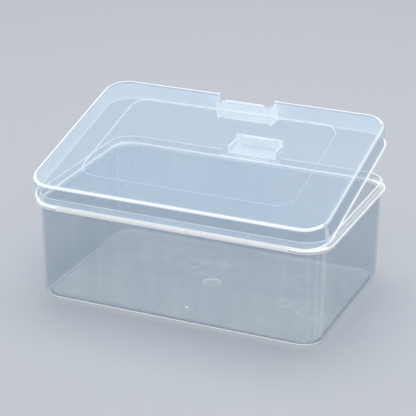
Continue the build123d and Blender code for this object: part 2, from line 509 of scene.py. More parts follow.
def add_noise(tree: Tree, place: Socket, scale: Socket, stretch: Triple, detail: float,
              distortion: float = 0.0, roughness: float = 0.5) -> Socket:
    """Add a noise pattern.

    Args:
        tree: tree that gets the nodes.
        place: output socket with the coordinates.
        scale: output socket with the noise's scale.
        stretch: how closely the pattern is packed along X, Y and Z.
        detail: the noise's detail.
        distortion: the noise's distortion.
        roughness: the noise's roughness.

    Returns:
        The output socket with the pattern.
    """
    mapping = tree.nodes.new("ShaderNodeMapping")
    mapping.inputs["Scale"].default_value = stretch
    tree.links.new(place, mapping.inputs["Vector"])
    noise = tree.nodes.new("ShaderNodeTexNoise")
    noise.inputs["Detail"].default_value = detail
    noise.inputs["Distortion"].default_value = distortion
    noise.inputs["Roughness"].default_value = roughness
    tree.links.new(mapping.outputs["Vector"], noise.inputs["Vector"])
    tree.links.new(scale, noise.inputs["Scale"])
    return noise.outputs["Fac"]


def add_tint(tree: Tree, plain: Colour, marked: Colour, mark: Socket) -> Socket:
    """Add a Mix node that turns one colour into another.

    Args:
        tree: tree that gets the node.
        plain: the colour where the mark is 0.
        marked: the colour where it is 1.
        mark: output socket with the mark.

    Returns:
        The output socket with the colour.
    """
    node = tree.nodes.new("ShaderNodeMix")
    node.data_type = "RGBA"
    node.inputs["A"].default_value = (*plain, 1)
    node.inputs["B"].default_value = (*marked, 1)
    tree.links.new(mark, node.inputs["Factor"])
    return node.outputs["Result"]


class SurfaceEffects:
    """Node groups that every moulded finish shares."""

    def __init__(self) -> None:
        """Build the groups once."""
        self.flow = self._flow()
        self.edge = self._edge()

    @staticmethod
    def _flow() -> Tree:
        """Make the marks of the melt, cloudy, streaked density and slow ripples, and a painted wavy
        reflection of pale lines.

        Returns:
            The group, with outputs Haze, Ripple and Reflections.
        """
        group = new_group("melt_flow_and_reflection", ("Scale",), ("Haze", "Ripple", "Reflections"))
        place = group.nodes.new("ShaderNodeTexCoord").outputs["Object"]
        scale = group.nodes["in"].outputs["Scale"]
        haze = add_noise(group, place, scale, (1.0, 2.2, 0.6), detail=3.0, distortion=0.6,
                         roughness=0.55)
        finer = add_math(group, "MULTIPLY", scale, 2.5)
        ripple = add_noise(group, place, finer, (1.0, 1.0, 1.0), detail=1.0)
        streak = add_noise(group, place, scale, (7.0, 7.0, 0.8), detail=2.0, distortion=0.5)
        reflection_noise = add_noise(group, place, scale, (3.0, 3.0, 10.0), detail=3.0, distortion=2.0)
        cloud = add_math(group, "MULTIPLY", haze, 0.55)
        density = add_math(group, "MULTIPLY_ADD", streak, 0.45, cloud)
        # painted wavy reflection: pale lines, and the patches in which they show
        lines = add_math(group, "MULTIPLY_ADD", reflection_noise, 5.0, -2.4, clamp=True)
        patches = add_math(group, "MULTIPLY_ADD", haze, 6.0, -2.9, clamp=True)
        wavy_reflection = add_math(group, "MULTIPLY", lines, patches)
        for label, value in (("Haze", density), ("Ripple", ripple), ("Reflections", wavy_reflection)):
            group.links.new(value, group.nodes["out"].inputs[label])
        return group

    @staticmethod
    def _edge() -> Tree:
        """Make the masks of the moulded edges, which are whiter and thicker and get painted highlight and
        glow.

        Returns:
            The group, with outputs Edge, seen from both sides, and Own Side, painted highlight and backlight
            seen from one.
        """
        group = new_group("moulded_edge_and_highlight", ("Strength",), ("Edge", "Own Side"))
        strength = group.nodes["in"].outputs["Strength"]
        for label, name in (("Edge", EDGE_HIGHLIGHT_MARK), ("Own Side", ONE_SIDED_LIGHT_MARK)):
            mark = group.nodes.new("ShaderNodeAttribute")
            mark.attribute_name = name
            scaled = add_math(group, "MULTIPLY", mark.outputs["Fac"], strength, clamp=True)
            group.links.new(scaled, group.nodes["out"].inputs[label])
        return group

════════

▸ **What the exercise asks**
Return a word-for-word copy of the lines from the beginning of the listing to the line holding "mark: output socket with the mark.", both kept.

▸ **Solution to this task**
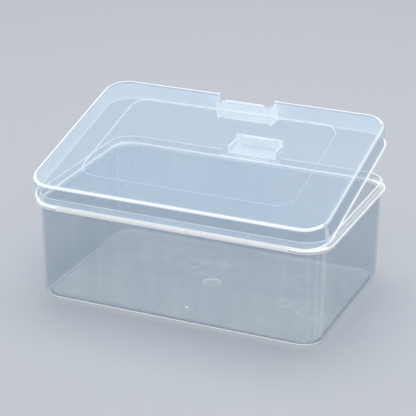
Continue the build123d and Blender code for this object: part 2, from line 509 of scene.py. More parts follow.
def add_noise(tree: Tree, place: Socket, scale: Socket, stretch: Triple, detail: float,
              distortion: float = 0.0, roughness: float = 0.5) -> Socket:
    """Add a noise pattern.

    Args:
        tree: tree that gets the nodes.
        place: output socket with the coordinates.
        scale: output socket with the noise's scale.
        stretch: how closely the pattern is packed along X, Y and Z.
        detail: the noise's detail.
        distortion: the noise's distortion.
        roughness: the noise's roughness.

    Returns:
        The output socket with the pattern.
    """
    mapping = tree.nodes.new("ShaderNodeMapping")
    mapping.inputs["Scale"].default_value = stretch
    tree.links.new(place, mapping.inputs["Vector"])
    noise = tree.nodes.new("ShaderNodeTexNoise")
    noise.inputs["Detail"].default_value = detail
    noise.inputs["Distortion"].default_value = distortion
    noise.inputs["Roughness"].default_value = roughness
    tree.links.new(mapping.outputs["Vector"], noise.inputs["Vector"])
    tree.links.new(scale, noise.inputs["Scale"])
    return noise.outputs["Fac"]


def add_tint(tree: Tree, plain: Colour, marked: Colour, mark: Socket) -> Socket:
    """Add a Mix node that turns one colour into another.

    Args:
        tree: tree that gets the node.
        plain: the colour where the mark is 0.
        marked: the colour where it is 1.
        mark: output socket with the mark.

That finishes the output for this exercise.